PROBLEM DESCRIPTION: Take every line from the material that has the word "materials" in it.
• • • •
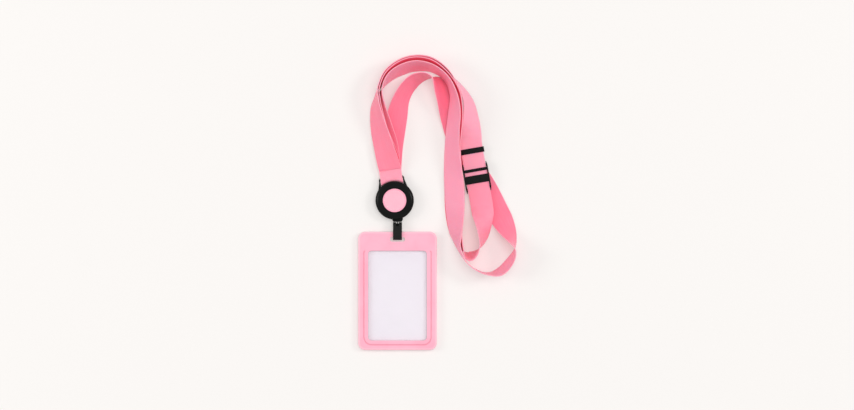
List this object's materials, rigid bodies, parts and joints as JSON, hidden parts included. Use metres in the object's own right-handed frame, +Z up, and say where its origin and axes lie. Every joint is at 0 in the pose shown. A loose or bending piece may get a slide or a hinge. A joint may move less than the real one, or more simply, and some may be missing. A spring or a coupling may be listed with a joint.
{
  "type": "badge holder with retractable reel and lanyard",
  "caption": "Flat badge holder with a clear window, hung by a snap strap from a retractable cord reel on a ribbon neck lanyard that lies in folded loops.",
  "frame": {"origin": "on the table under the middle of the holder, strap, reel and sewn tab, without the free lanyard", "axes": "+X across the holder, +Y from the holder's bottom edge toward the reel, +Z up out of the window"},
  "size_m": [0.1427, 0.2652, 0.0255],
  "materials": {
    "pink_shell": "satin moulded plastic",
    "clear_pane": "clear film",
    "card": "smooth printed card",
    "black_strap": "soft vinyl",
    "snap_metal": "nickel plated",
    "black_plastic": "glossy moulded plastic",
    "pink_disc": "glossy print under a clear dome",
    "steel": "turned",
    "white_plastic": "moulded",
    "black_cord": "braided",
    "pink_ribbon": "satin woven",
    "pink_thread": "twisted",
    "black_buckle": "moulded plastic"
  },
  "bodies": {
    "reel": {"back_case": "black_plastic", "front_case": "black_plastic", "face_disc": "pink_disc", "centre_post": "steel", "spool_washer": "white_plastic", "power_spring": "steel", "exit_bushing": "steel", "attachment_tab": "pink_ribbon", "seam_stitch": "pink_thread", "strap_front": "pink_ribbon", "strap_inner": "pink_ribbon", "strap_outer": "pink_ribbon"},
    "cord_end": {"cord_bead": "black_cord", "pull_cord": "black_cord"},
    "swivel": {"swivel_barrel": "black_plastic"},
    "strap": {"badge_strap": "black_strap", "snap_cap": "snap_metal", "snap_socket": "snap_metal"},
    "holder": {"front_frame": "pink_shell", "window_pane": "clear_pane", "back_shell": "pink_shell"},
    "card": {"id_card": "card"},
    "spool": {"spool": "white_plastic", "cord_winding": "black_cord"},
    "keeper": {"keeper": "black_buckle"},
    "adjuster": {"adjuster_frame": "black_buckle"}
  },
  "joints": [
    {"name": "cord_pull", "type": "slide", "parent": "reel", "child": "cord_end", "axis": [0, -1, 0], "range_m": [0, 0.6], "stiffness_N_per_m": 1, "springref_m": -0.6},
    {"name": "ferrule_swivel", "type": "hinge", "parent": "cord_end", "child": "swivel", "pos_m": [0, 0.0292, 0.0042], "axis": [0, 1, 0], "continuous": true},
    {"name": "strap_swing", "type": "hinge", "parent": "swivel", "child": "strap", "pos_m": [0, 0.0292, 0.0042], "axis": [1, 0, 0], "range_deg": [-45, 45]},
    {"name": "badge_tilt", "type": "hinge", "parent": "strap", "child": "holder", "pos_m": [0, 0.0197, 0.00393], "axis": [1, 0, 0], "range_deg": [-9, 9]},
    {"name": "card_slide", "type": "slide", "parent": "holder", "child": "card", "axis": [-1, 0, 0], "range_m": [0, 0.058]},
    {"name": "spool_turn", "type": "hinge", "parent": "reel", "child": "spool", "pos_m": [-0.00255, 0.05155, 0.0042], "axis": [0, 0, -1], "range_deg": [0, 3400]},
    {"name": "keeper_slide", "type": "slide", "parent": "reel", "child": "keeper", "axis": [0.1728, -0.985, 0], "range_m": [-0.002, 0.004]},
    {"name": "adjuster_slide", "type": "slide", "parent": "reel", "child": "adjuster", "axis": [0.1728, -0.985, 0], "range_m": [-0.004, 0.008]}
  ],
  "couplings": [
    {"joint": "spool_turn", "follows": "cord_pull", "rad_per_m": 98}
  ]
}
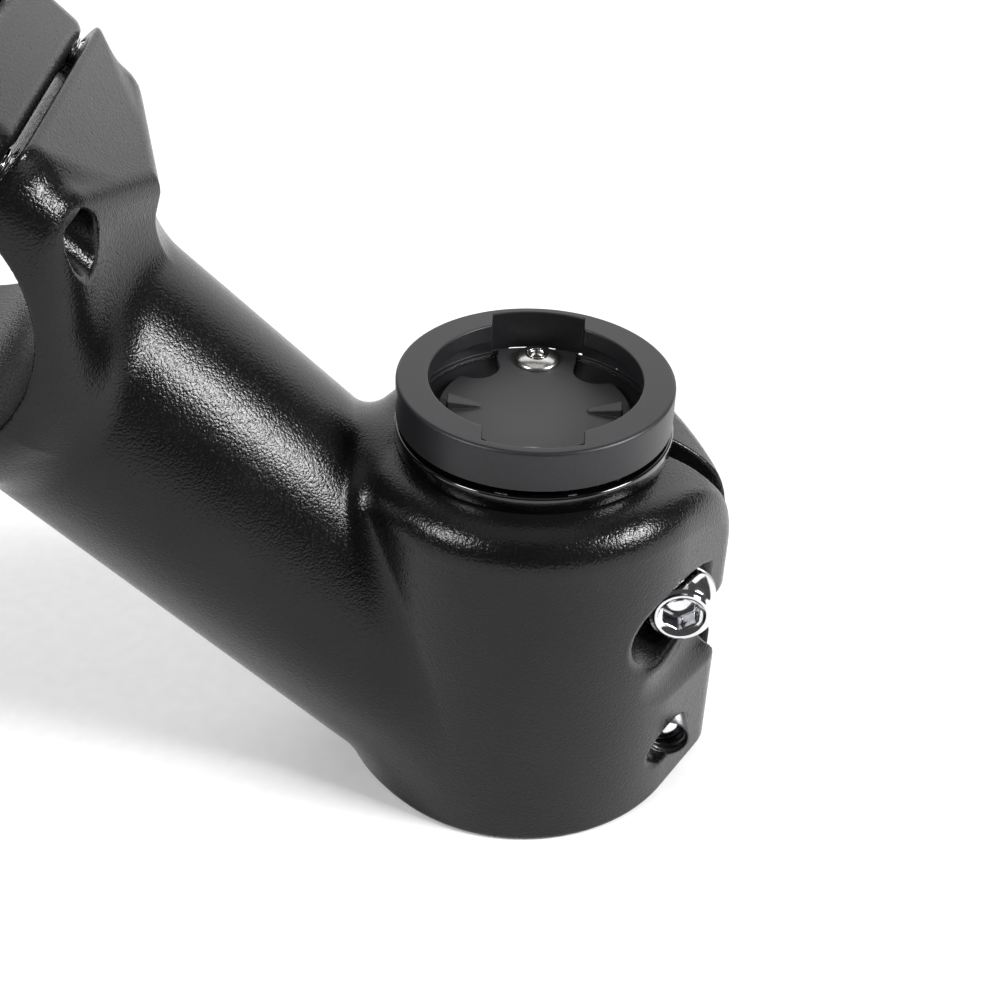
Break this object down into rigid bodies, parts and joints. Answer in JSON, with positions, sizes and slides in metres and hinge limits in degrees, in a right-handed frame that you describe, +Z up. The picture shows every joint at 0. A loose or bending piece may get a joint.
• • • •
RESPONSE TO THE TASK:
List this object's materials, rigid bodies, parts and joints as JSON, hidden parts included. Use metres in the object's own right-handed frame, +Z up, and say where its origin and axes lie. Every joint is at 0 in the pose shown. A loose or bending piece may get a slide or a hinge. A joint may move less than the real one, or more simply, and some may be missing. A spring or a coupling may be listed with a joint.
  "materials": {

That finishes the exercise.